The particle 吗 (mǎ) is placed at the end of a sentence to indicate a question; the particle 吧 (ba) is placed at the end of a sentence to indicate a suggestion (think “let’s go”). The word 的 (de), when following a pronoun, indicates possession: 我的狗 (wǒ de gǒu) means roughly I + 的 + dog, or “my dog”. The particle 得 (de), pronounced the same way, follows a verb and precedes an adverb of degree or potential, which then applies to the verb. The complexity continues to rise.

In English, we might say “a pound of bananas” or “a bag of rice” or “a case of books”. The English words used here – pound, bag, case – are generalized to the Chinese phenomenon of “measure words”. Any description of quantity in Chinese must use a measure word: the phrases “three people”, “two fish”, and “five minutes” all use different measure words (which, in these cases, are absent in English). Measure words tend each to apply to a systematic category of nouns.

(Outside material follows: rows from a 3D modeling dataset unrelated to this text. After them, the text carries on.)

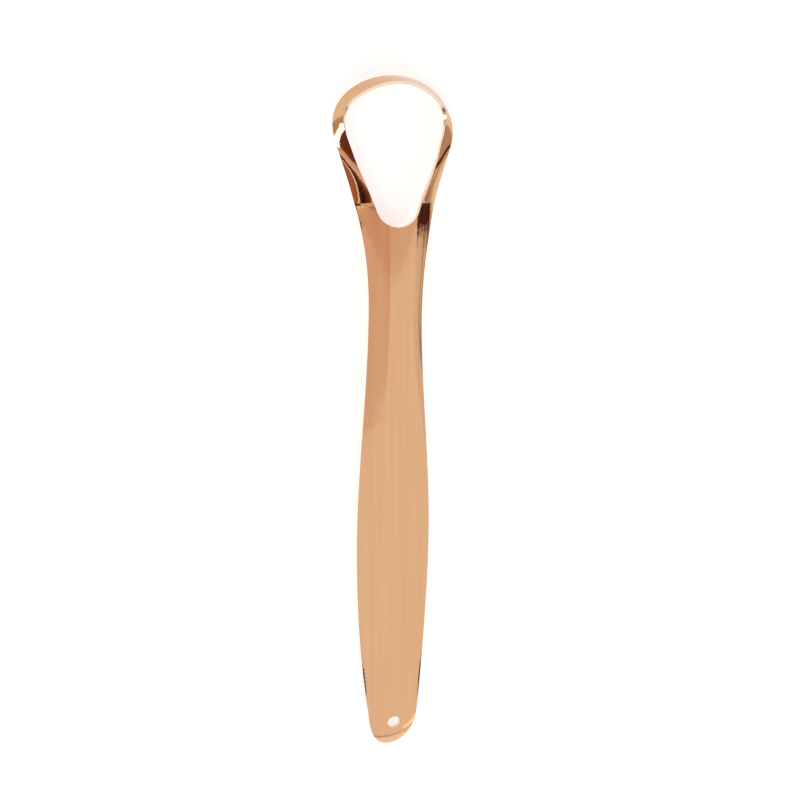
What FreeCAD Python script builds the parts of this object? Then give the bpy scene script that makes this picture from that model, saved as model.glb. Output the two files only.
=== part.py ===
import FreeCAD, Part
import math
import os

# A one-piece tongue scraper pressed from a single metal sheet.
# It lies convex side up on the floor: the loop's front shoulders and the curled end touch it.
# X runs across, Y from the hanging end to the loop, Z up.

doc = FreeCAD.newDocument("tongue_scraper")
sheet = doc.addObject("Spreadsheet::Sheet", "Dimensions")

DIMENSIONS = [
    # whole object
    ("overall_length", 150.0),
    ("sheet_thickness", 0.75),
    # loop, seen from above
    ("loop_width", 27.35),
    ("loop_round_length", 11.0),
    ("elbow_radius", 12.0),
    ("arm_angle", 18.5),
    ("fork_side_radius", 94.0),
    # loop band, place by place: its rim's height, its width and how steeply it rises
    ("front_rim_height", 0.4),
    ("shoulder_rim_height", 0.15),
    ("side_rim_height", 0.72),
    ("elbow_rim_height", 2.6),
    ("arm_rim_height", 2.8),
    ("front_band_width", 5.08),
    ("shoulder_band_width", 3.55),
    ("side_band_width", 2.9),
    ("elbow_band_width", 2.75),
    ("arm_band_width", 2.88),
    ("front_rise_angle", 79.0),
    ("shoulder_rise_angle", 69.5),
    ("side_rise_angle", 57.0),
    ("elbow_rise_angle", 20.0),
    ("arm_rise_angle", 27.5),
    ("front_crown_sag", 0.08),
    ("arm_crown_sag", 0.1),
    # opening's lower end
    ("mouth_radius", 5.1),
    ("mouth_flank_angle", 21.0),
    ("mouth_from_front", 32.1),
    # handle, seen from above
    ("neck_width", 12.3),
    ("grip_width", 16.9),
    ("grip_from_end", 49.0),
    ("end_width", 12.25),
    ("end_width_from_end", 11.0),
    # rounded end, drawn square to the curled sheet
    ("end_cut_tilt", 40.0),
    ("cheek_half_width", 4.35),
    ("cheek_from_tip", 3.6),
    ("round_end_from_tip", 9.0),
    # handle, seen from the side: height of the crown line
    ("curl_radius", 12.5),
    ("curl_angle", 48.0),
    ("waist_height", 4.0),
    ("waist_from_end", 26.0),
    ("grip_height", 4.25),
    ("neck_height", 5.4),
    ("root_height", 6.1),
    # radius of the trough's crown
    ("end_crown_radius", 14.0),
    ("grip_crown_radius", 28.0),
    ("neck_crown_radius", 12.0),
    ("root_crown_radius", 15.0),
    # hanging hole
    ("hang_hole_diameter", 2.9),
    ("hang_hole_from_end", 6.2),
    # how far a cutting tool runs past what it cuts
    ("overrun", 6.0),
]

for row, (alias, value) in enumerate(DIMENSIONS, start=1):
    sheet.set("A%d" % row, alias)
    sheet.set("B%d" % row, str(value))
    sheet.setAlias("B%d" % row, alias)
doc.recompute()


def size(alias):
    return float(sheet.get(alias))


X = FreeCAD.Vector(1, 0, 0)
Z = FreeCAD.Vector(0, 0, 1)
HALVINGS = 40


def eased(share):
    """A share from 0 to 1 that starts and stops gently."""
    return share * share * (3 - 2 * share)


def between(places, values, at):
    """The value at a place, eased from one named place to the next."""
    if at <= places[0]:
        return values[0]
    for left, right, low, high in zip(places, places[1:], values, values[1:]):
        if at <= right:
            return low + (high - low) * eased((at - left) / (right - left))
    return values[-1]


# Places along the handle and loop, from the hanging end
thickness = size("sheet_thickness")
loop_half = size("loop_width") / 2
neck_half = size("neck_width") / 2
round_length = size("loop_round_length")
arm_angle = math.radians(size("arm_angle"))
elbow_radius = size("elbow_radius")
side_radius = size("fork_side_radius")
widest_y = size("overall_length") - round_length
arcs = elbow_radius + side_radius
arm_run = (loop_half - neck_half - arcs * (1 - math.cos(arm_angle))) / math.sin(arm_angle)
neck_y = widest_y - arcs * math.sin(arm_angle) - arm_run * math.cos(arm_angle)
mouth_y = size("overall_length") - size("mouth_from_front")
root_y = mouth_y + size("mouth_radius")
grip_y = size("grip_from_end")


def half_width(y):
    """Half the handle's width at a distance from the end."""
    if y >= neck_y:
        turn = math.asin(min((y - neck_y) / side_radius, math.sin(arm_angle)))
        past = (y - neck_y) - side_radius * math.sin(turn)
        return neck_half + side_radius * (1 - math.cos(turn)) + past * math.tan(turn)
    if y >= grip_y:
        share = (y - grip_y) / (neck_y - grip_y)
        grip_half = size("grip_width") / 2
        return grip_half + (neck_half - grip_half) * eased(share)
    drop = (size("grip_width") - size("end_width")) / 2
    share = (grip_y - y) / (grip_y - size("end_width_from_end"))
    return size("grip_width") / 2 - drop * share ** 2


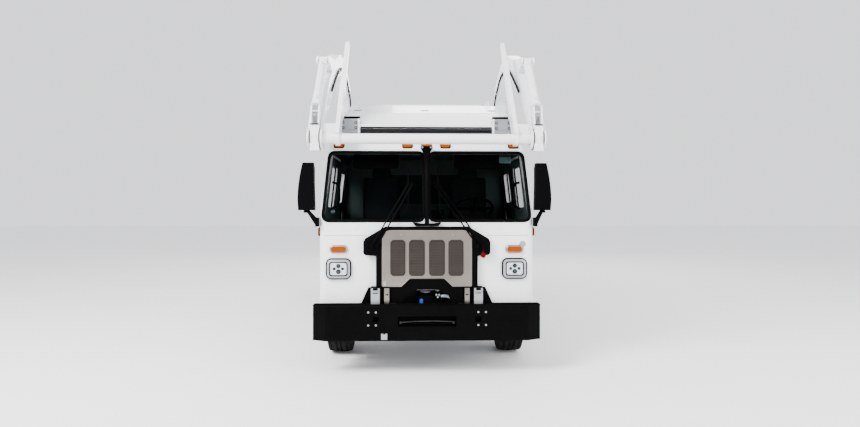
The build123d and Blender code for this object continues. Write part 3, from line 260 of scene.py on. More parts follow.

Why do different languages feature different grammars? Do they develop by pure chance, or do they say something about the people behind the language? Why do languages use grammar at all, when it seems only to increase complexity? If languages don’t tend automatically to simplicity, which factors and characteristics do shape a language’s evolution? These are questions for which, unfortunately, I don’t have ready answers. (Comments appreciated!)  I do know, for one, that vowels often feature maximally distinct spectra, a sign of lingual evolution. Is grammar too shaped by evolutionary factors?

  1. Spoken Italian
  2. Spoken Russian
  3. Russian Verbs of motion with prefixes
  4. Spoken Chinese

3 comments on “Language Machines

  1. Josh says:

    I’m not sure why grammar exists, but here’s an interesting point: grammar necessarily arises in new speakers of a grammarless language.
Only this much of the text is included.